**Written exercise:**
Please write out the complete listing that follows, exactly as it reads.

· · · ·

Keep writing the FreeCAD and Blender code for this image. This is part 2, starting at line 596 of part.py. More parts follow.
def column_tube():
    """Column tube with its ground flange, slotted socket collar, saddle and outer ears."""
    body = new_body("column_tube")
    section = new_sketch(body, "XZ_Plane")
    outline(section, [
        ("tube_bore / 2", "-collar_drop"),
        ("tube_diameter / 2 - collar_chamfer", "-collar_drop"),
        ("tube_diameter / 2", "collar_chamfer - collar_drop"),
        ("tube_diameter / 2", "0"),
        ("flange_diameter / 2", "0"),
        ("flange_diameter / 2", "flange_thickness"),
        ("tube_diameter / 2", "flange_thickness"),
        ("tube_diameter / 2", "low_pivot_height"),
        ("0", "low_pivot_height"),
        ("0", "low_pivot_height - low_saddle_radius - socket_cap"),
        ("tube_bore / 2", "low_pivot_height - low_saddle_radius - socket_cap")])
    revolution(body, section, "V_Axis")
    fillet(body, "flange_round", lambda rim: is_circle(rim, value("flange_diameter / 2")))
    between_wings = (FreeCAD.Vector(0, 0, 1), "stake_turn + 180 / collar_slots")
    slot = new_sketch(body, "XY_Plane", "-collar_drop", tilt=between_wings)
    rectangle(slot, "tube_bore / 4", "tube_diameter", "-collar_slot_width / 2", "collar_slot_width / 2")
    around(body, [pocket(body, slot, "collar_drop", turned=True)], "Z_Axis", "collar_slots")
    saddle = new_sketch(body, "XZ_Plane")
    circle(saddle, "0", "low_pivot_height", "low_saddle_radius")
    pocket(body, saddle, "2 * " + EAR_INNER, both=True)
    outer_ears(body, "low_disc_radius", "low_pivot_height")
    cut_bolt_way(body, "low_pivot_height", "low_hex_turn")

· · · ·

**Result of this task:**
Keep writing the FreeCAD and Blender code for this image. This is part 2, starting at line 596 of part.py. More parts follow.
def column_tube():
    """Column tube with its ground flange, slotted socket collar, saddle and outer ears."""
    body = new_body("column_tube")
    section = new_sketch(body, "XZ_Plane")
    outline(section, [
        ("tube_bore / 2", "-collar_drop"),
        ("tube_diameter / 2 - collar_chamfer", "-collar_drop"),
        ("tube_diameter / 2", "collar_chamfer - collar_drop"),
        ("tube_diameter / 2", "0"),
        ("flange_diameter / 2", "0"),
        ("flange_diameter / 2", "flange_thickness"),
        ("tube_diameter / 2", "flange_thickness"),
        ("tube_diameter / 2", "low_pivot_height"),
        ("0", "low_pivot_height"),
        ("0", "low_pivot_height - low_saddle_radius - socket_cap"),
        ("tube_bore / 2", "low_pivot_height - low_saddle_radius - socket_cap")])
    revolution(body, section, "V_Axis")
    fillet(body, "flange_round", lambda rim: is_circle(rim, value("flange_diameter / 2")))
    between_wings = (FreeCAD.Vector(0, 0, 1), "stake_turn + 180 / collar_slots")
    slot = new_sketch(body, "XY_Plane", "-collar_drop", tilt=between_wings)
    rectangle(slot, "tube_bore / 4", "tube_diameter", "-collar_slot_width / 2", "collar_slot_width / 2")
    around(body, [pocket(body, slot, "collar_drop", turned=True)], "Z_Axis", "collar_slots")
    saddle = new_sketch(body, "XZ_Plane")
    circle(saddle, "0", "low_pivot_height", "low_saddle_radius")
    pocket(body, saddle, "2 * " + EAR_INNER, both=True)
    outer_ears(body, "low_disc_radius", "low_pivot_height")
    cut_bolt_way(body, "low_pivot_height", "low_hex_turn")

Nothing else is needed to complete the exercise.